**** Information provided ****

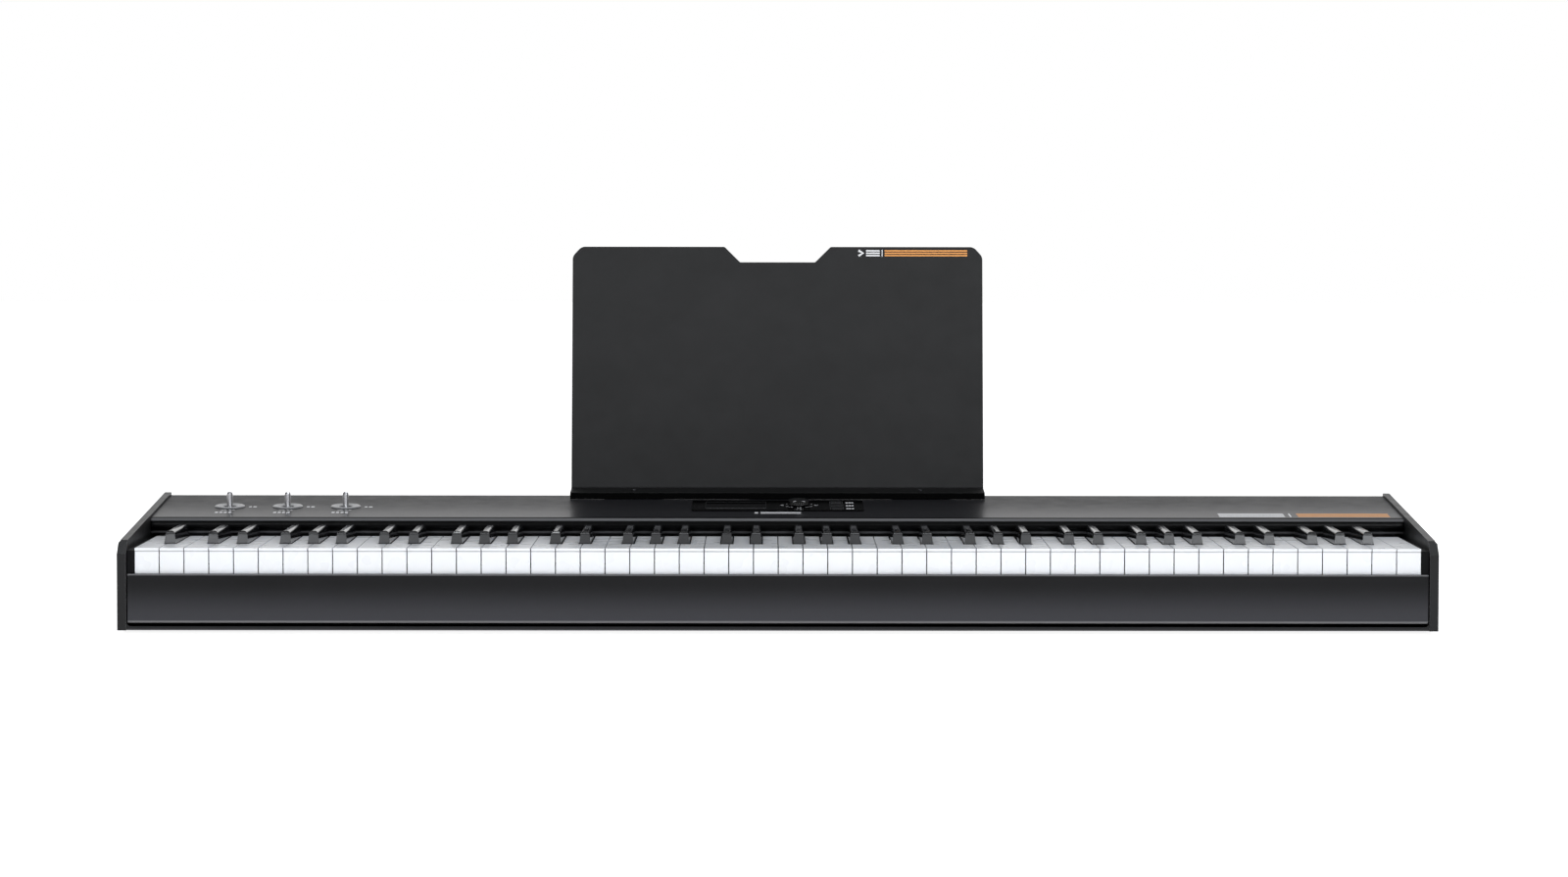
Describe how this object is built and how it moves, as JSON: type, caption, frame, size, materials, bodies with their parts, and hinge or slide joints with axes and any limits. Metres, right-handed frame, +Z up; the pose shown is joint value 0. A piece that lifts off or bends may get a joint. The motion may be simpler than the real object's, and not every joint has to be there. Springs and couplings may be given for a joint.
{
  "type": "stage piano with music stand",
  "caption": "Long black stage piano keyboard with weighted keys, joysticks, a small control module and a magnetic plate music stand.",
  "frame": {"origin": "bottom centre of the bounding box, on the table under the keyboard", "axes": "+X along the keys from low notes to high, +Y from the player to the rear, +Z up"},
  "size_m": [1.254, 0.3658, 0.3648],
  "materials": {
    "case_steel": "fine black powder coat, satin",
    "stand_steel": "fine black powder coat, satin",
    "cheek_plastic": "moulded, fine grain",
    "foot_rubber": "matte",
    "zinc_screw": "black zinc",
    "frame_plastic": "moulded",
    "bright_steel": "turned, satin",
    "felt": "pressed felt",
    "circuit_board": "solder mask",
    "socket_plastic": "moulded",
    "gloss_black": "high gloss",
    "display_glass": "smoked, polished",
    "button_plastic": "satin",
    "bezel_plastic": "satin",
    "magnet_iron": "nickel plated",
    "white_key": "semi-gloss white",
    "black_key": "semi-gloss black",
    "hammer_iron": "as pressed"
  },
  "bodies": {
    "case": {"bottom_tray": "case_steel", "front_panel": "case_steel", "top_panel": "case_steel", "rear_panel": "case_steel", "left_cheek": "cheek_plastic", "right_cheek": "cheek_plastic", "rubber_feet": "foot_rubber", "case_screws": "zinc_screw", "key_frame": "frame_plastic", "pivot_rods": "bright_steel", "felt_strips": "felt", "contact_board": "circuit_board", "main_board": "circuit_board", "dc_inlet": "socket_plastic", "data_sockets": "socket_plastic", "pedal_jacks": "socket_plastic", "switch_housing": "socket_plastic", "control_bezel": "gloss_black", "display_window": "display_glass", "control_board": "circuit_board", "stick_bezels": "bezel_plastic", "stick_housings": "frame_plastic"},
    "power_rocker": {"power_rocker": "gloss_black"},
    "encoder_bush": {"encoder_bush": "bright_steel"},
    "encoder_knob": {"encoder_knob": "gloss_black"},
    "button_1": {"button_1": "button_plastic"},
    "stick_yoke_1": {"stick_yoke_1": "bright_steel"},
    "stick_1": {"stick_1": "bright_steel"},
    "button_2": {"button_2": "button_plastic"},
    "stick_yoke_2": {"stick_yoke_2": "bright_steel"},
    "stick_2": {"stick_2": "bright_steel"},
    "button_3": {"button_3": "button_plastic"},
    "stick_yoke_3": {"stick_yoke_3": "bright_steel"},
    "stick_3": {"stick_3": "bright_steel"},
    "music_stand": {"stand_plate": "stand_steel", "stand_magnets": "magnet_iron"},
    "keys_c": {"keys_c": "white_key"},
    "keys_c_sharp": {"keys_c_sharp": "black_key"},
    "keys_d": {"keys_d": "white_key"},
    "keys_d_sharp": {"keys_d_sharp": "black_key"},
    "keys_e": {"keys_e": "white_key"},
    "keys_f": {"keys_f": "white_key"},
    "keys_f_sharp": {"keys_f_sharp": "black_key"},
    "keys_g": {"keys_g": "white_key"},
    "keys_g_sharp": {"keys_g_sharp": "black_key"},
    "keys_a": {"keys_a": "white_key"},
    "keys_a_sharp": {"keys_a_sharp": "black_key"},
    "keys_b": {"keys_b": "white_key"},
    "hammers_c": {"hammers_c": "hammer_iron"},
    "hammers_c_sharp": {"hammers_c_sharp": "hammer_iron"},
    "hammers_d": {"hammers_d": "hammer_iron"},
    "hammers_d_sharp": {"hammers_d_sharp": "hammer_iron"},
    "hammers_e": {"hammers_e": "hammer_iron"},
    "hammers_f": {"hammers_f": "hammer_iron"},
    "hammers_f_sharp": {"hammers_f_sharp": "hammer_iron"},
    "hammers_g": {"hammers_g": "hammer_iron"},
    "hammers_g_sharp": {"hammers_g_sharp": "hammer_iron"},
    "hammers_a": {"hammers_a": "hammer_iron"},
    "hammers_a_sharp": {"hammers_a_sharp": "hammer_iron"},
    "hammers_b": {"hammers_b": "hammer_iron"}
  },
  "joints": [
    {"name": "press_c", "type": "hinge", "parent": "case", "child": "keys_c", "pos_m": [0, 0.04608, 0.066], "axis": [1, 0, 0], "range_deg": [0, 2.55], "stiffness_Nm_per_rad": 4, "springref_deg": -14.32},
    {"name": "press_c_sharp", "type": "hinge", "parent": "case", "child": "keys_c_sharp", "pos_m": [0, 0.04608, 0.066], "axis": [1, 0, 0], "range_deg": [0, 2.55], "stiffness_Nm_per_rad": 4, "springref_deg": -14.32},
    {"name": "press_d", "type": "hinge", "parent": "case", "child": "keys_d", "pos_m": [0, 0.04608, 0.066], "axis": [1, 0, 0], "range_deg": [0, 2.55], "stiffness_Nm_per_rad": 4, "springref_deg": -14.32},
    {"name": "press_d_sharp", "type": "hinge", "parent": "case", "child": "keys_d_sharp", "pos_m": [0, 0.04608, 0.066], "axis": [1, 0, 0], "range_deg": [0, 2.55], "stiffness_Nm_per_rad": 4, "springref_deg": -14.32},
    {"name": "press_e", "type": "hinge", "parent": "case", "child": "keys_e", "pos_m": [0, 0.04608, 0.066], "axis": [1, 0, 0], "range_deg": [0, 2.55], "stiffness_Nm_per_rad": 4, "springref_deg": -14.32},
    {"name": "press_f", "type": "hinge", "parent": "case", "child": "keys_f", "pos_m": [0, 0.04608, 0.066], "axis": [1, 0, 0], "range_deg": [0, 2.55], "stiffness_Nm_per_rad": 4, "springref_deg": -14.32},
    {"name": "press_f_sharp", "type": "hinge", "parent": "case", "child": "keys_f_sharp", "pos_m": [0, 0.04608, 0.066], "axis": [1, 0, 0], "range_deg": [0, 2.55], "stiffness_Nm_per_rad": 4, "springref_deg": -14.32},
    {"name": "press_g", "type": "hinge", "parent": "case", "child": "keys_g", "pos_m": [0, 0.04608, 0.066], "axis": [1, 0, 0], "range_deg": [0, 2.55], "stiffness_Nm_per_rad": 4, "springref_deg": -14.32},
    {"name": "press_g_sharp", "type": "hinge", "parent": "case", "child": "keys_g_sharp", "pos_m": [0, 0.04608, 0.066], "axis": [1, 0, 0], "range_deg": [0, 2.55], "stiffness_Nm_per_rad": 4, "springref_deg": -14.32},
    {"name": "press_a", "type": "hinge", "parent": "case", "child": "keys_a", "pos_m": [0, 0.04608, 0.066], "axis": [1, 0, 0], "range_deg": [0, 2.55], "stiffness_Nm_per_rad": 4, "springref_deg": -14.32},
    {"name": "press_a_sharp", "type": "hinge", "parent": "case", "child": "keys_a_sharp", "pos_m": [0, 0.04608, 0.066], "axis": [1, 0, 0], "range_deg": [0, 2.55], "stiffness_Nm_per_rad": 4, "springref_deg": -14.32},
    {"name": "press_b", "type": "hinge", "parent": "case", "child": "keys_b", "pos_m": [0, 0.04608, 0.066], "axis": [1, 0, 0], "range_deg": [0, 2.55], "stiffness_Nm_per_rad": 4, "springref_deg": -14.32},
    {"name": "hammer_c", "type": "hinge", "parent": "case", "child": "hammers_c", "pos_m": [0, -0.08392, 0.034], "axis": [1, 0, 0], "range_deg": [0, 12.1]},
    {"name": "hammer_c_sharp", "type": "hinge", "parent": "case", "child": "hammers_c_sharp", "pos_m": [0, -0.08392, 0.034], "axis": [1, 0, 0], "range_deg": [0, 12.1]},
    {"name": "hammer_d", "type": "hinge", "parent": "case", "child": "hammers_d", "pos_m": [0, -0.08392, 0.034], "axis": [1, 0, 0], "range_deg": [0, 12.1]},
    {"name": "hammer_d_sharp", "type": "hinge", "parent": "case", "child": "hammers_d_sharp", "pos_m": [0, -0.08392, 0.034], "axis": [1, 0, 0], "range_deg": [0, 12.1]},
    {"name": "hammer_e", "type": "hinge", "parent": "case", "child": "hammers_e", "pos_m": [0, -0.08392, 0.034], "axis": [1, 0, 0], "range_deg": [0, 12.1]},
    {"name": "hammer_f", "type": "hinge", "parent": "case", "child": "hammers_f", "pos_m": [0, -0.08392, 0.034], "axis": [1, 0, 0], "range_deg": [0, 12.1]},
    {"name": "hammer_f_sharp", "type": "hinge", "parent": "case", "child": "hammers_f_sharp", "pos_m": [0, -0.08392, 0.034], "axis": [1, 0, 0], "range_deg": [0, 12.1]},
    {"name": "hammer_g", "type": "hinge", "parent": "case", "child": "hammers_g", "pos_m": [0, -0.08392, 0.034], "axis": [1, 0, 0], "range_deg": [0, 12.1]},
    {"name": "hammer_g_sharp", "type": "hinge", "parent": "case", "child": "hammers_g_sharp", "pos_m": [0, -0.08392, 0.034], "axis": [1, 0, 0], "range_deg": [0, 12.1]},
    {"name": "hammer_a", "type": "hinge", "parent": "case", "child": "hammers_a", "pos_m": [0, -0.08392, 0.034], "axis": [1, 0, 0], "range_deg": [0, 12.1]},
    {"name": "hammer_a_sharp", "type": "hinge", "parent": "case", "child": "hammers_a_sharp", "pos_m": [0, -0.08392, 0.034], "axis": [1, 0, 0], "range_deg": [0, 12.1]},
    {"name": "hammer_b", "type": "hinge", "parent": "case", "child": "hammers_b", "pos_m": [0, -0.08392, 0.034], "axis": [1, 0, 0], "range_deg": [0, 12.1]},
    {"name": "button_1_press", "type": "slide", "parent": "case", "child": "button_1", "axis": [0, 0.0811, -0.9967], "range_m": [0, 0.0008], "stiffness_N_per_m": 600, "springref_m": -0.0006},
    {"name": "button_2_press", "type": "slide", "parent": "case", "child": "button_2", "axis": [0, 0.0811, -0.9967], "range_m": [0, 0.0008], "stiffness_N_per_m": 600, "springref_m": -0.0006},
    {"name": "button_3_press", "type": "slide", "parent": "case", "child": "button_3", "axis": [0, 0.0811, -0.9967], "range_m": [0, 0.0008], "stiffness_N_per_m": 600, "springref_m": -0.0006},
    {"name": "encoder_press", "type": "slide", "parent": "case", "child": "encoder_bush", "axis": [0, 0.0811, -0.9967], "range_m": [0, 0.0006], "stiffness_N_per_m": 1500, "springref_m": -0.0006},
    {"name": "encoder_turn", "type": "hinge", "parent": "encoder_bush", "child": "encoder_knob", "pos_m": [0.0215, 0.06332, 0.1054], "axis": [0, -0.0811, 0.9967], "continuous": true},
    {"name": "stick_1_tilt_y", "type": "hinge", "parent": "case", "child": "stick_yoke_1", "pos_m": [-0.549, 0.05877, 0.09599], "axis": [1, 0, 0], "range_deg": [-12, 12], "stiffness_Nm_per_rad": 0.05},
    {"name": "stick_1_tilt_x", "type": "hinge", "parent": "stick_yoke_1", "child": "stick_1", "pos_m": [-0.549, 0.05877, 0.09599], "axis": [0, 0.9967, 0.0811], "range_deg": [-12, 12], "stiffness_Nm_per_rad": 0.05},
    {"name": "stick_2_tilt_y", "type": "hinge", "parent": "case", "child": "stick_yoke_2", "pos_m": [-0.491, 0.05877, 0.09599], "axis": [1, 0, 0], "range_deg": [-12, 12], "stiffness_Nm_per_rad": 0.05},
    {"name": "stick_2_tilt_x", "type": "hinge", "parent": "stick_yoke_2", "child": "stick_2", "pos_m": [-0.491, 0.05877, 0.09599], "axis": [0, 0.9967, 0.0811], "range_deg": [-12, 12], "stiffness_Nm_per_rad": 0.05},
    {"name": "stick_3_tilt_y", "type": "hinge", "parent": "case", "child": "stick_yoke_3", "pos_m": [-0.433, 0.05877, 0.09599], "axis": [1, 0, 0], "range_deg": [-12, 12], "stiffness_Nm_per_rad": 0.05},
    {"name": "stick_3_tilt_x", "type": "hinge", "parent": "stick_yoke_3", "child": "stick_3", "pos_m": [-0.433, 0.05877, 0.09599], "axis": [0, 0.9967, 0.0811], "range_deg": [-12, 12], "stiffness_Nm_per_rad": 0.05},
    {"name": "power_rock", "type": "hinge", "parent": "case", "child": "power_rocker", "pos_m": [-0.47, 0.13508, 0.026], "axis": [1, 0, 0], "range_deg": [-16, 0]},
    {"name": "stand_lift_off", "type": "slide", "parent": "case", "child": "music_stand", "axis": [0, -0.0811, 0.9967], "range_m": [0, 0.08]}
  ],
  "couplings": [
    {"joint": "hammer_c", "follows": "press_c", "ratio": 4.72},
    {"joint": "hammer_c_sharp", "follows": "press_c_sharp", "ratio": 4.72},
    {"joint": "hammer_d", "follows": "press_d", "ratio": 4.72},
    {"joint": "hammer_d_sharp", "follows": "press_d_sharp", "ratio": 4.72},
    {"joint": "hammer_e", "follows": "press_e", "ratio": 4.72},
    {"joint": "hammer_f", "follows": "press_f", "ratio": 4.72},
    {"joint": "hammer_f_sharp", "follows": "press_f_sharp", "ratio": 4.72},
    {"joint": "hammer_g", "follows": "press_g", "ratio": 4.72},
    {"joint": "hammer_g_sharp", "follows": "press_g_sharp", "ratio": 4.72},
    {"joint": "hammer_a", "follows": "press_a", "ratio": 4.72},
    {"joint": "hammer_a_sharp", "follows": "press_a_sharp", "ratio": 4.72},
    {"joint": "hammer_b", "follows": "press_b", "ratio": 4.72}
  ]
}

****

#### What this task involves
Take every line above carrying "joints" and return it.

#### Final result
Describe how this object is built and how it moves, as JSON: type, caption, frame, size, materials, bodies with their parts, and hinge or slide joints with axes and any limits. Metres, right-handed frame, +Z up; the pose shown is joint value 0. A piece that lifts off or bends may get a joint. The motion may be simpler than the real object's, and not every joint has to be there. Springs and couplings may be given for a joint.
  "joints": [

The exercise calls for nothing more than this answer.